** GIVEN DATA **
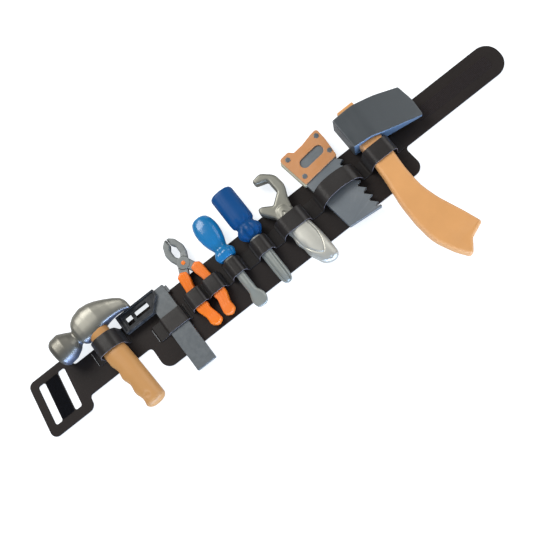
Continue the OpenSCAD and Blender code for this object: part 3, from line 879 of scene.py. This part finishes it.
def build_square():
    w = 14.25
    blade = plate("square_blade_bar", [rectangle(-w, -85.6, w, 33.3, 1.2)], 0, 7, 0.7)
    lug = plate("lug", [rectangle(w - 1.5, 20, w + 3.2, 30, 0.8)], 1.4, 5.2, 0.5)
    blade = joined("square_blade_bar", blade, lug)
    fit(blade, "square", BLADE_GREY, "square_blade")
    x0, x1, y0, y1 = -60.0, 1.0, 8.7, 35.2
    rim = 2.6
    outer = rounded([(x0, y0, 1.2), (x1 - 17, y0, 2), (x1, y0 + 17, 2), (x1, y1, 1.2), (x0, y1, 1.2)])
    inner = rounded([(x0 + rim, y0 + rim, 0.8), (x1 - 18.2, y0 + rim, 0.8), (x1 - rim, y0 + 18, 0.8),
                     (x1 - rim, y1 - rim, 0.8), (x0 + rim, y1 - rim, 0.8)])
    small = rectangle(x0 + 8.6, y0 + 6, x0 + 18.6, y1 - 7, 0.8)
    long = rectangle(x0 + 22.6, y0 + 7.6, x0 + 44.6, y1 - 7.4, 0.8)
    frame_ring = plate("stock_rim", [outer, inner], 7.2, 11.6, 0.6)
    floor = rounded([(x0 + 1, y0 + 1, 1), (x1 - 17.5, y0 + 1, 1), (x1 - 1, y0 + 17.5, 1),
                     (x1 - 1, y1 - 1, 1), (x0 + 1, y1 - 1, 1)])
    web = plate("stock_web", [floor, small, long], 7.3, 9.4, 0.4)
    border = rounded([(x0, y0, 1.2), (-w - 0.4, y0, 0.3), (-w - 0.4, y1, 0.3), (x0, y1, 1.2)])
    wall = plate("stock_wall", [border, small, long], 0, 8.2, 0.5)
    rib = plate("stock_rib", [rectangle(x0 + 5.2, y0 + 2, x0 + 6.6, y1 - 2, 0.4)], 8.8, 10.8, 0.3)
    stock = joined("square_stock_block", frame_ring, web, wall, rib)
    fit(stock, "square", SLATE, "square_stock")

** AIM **
Output all of the data again. Match it exactly.

** SOLUTION FOR THIS EXERCISE **
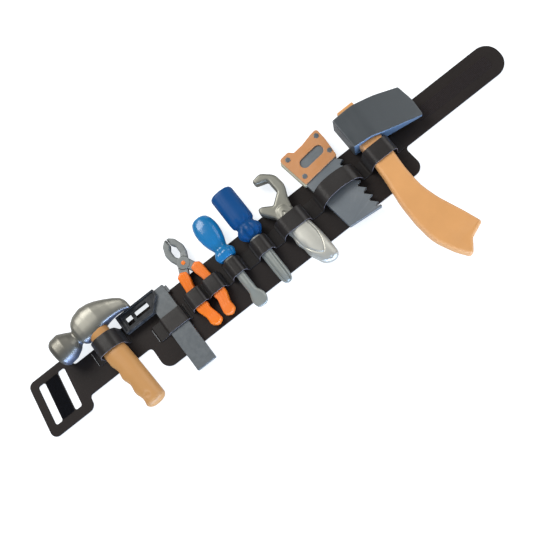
Continue the OpenSCAD and Blender code for this object: part 3, from line 879 of scene.py. This part finishes it.
def build_square():
    w = 14.25
    blade = plate("square_blade_bar", [rectangle(-w, -85.6, w, 33.3, 1.2)], 0, 7, 0.7)
    lug = plate("lug", [rectangle(w - 1.5, 20, w + 3.2, 30, 0.8)], 1.4, 5.2, 0.5)
    blade = joined("square_blade_bar", blade, lug)
    fit(blade, "square", BLADE_GREY, "square_blade")
    x0, x1, y0, y1 = -60.0, 1.0, 8.7, 35.2
    rim = 2.6
    outer = rounded([(x0, y0, 1.2), (x1 - 17, y0, 2), (x1, y0 + 17, 2), (x1, y1, 1.2), (x0, y1, 1.2)])
    inner = rounded([(x0 + rim, y0 + rim, 0.8), (x1 - 18.2, y0 + rim, 0.8), (x1 - rim, y0 + 18, 0.8),
                     (x1 - rim, y1 - rim, 0.8), (x0 + rim, y1 - rim, 0.8)])
    small = rectangle(x0 + 8.6, y0 + 6, x0 + 18.6, y1 - 7, 0.8)
    long = rectangle(x0 + 22.6, y0 + 7.6, x0 + 44.6, y1 - 7.4, 0.8)
    frame_ring = plate("stock_rim", [outer, inner], 7.2, 11.6, 0.6)
    floor = rounded([(x0 + 1, y0 + 1, 1), (x1 - 17.5, y0 + 1, 1), (x1 - 1, y0 + 17.5, 1),
                     (x1 - 1, y1 - 1, 1), (x0 + 1, y1 - 1, 1)])
    web = plate("stock_web", [floor, small, long], 7.3, 9.4, 0.4)
    border = rounded([(x0, y0, 1.2), (-w - 0.4, y0, 0.3), (-w - 0.4, y1, 0.3), (x0, y1, 1.2)])
    wall = plate("stock_wall", [border, small, long], 0, 8.2, 0.5)
    rib = plate("stock_rib", [rectangle(x0 + 5.2, y0 + 2, x0 + 6.6, y1 - 2, 0.4)], 8.8, 10.8, 0.3)
    stock = joined("square_stock_block", frame_ring, web, wall, rib)
    fit(stock, "square", SLATE, "square_stock")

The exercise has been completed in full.